TASK:
Give back the full material, exactly as it reads.

COLLECTED MATERIAL:
········
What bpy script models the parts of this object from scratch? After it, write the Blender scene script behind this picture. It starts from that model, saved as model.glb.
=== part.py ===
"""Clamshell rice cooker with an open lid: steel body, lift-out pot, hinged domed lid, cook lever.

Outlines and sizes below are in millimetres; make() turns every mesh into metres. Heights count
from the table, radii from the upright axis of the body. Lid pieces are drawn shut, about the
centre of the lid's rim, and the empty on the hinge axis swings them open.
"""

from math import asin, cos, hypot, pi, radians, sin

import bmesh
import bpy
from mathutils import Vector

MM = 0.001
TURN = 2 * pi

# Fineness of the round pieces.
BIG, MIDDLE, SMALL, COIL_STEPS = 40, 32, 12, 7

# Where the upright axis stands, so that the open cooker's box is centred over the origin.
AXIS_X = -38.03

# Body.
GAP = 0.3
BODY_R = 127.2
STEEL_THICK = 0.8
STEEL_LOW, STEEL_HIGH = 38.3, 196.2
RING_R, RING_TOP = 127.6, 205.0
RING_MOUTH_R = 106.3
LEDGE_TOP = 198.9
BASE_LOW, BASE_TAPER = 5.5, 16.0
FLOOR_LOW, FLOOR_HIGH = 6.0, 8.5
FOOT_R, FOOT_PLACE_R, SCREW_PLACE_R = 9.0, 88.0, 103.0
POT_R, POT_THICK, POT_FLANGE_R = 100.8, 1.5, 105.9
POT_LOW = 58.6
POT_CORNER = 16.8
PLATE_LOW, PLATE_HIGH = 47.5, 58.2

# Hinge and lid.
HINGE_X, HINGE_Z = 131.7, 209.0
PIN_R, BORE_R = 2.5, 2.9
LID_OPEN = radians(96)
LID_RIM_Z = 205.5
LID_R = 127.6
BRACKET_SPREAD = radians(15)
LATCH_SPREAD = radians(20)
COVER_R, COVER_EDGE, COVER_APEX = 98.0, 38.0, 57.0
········
OUTPUT FOR THIS TASK:
What bpy script models the parts of this object from scratch? After it, write the Blender scene script behind this picture. It starts from that model, saved as model.glb.
=== part.py ===
"""Clamshell rice cooker with an open lid: steel body, lift-out pot, hinged domed lid, cook lever.

Outlines and sizes below are in millimetres; make() turns every mesh into metres. Heights count
from the table, radii from the upright axis of the body. Lid pieces are drawn shut, about the
centre of the lid's rim, and the empty on the hinge axis swings them open.
"""

from math import asin, cos, hypot, pi, radians, sin

import bmesh
import bpy
from mathutils import Vector

MM = 0.001
TURN = 2 * pi

# Fineness of the round pieces.
BIG, MIDDLE, SMALL, COIL_STEPS = 40, 32, 12, 7

# Where the upright axis stands, so that the open cooker's box is centred over the origin.
AXIS_X = -38.03

# Body.
GAP = 0.3
BODY_R = 127.2
STEEL_THICK = 0.8
STEEL_LOW, STEEL_HIGH = 38.3, 196.2
RING_R, RING_TOP = 127.6, 205.0
RING_MOUTH_R = 106.3
LEDGE_TOP = 198.9
BASE_LOW, BASE_TAPER = 5.5, 16.0
FLOOR_LOW, FLOOR_HIGH = 6.0, 8.5
FOOT_R, FOOT_PLACE_R, SCREW_PLACE_R = 9.0, 88.0, 103.0
POT_R, POT_THICK, POT_FLANGE_R = 100.8, 1.5, 105.9
POT_LOW = 58.6
POT_CORNER = 16.8
PLATE_LOW, PLATE_HIGH = 47.5, 58.2

# Hinge and lid.
HINGE_X, HINGE_Z = 131.7, 209.0
PIN_R, BORE_R = 2.5, 2.9
LID_OPEN = radians(96)
LID_RIM_Z = 205.5
LID_R = 127.6
BRACKET_SPREAD = radians(15)
LATCH_SPREAD = radians(20)
COVER_R, COVER_EDGE, COVER_APEX = 98.0, 38.0, 57.0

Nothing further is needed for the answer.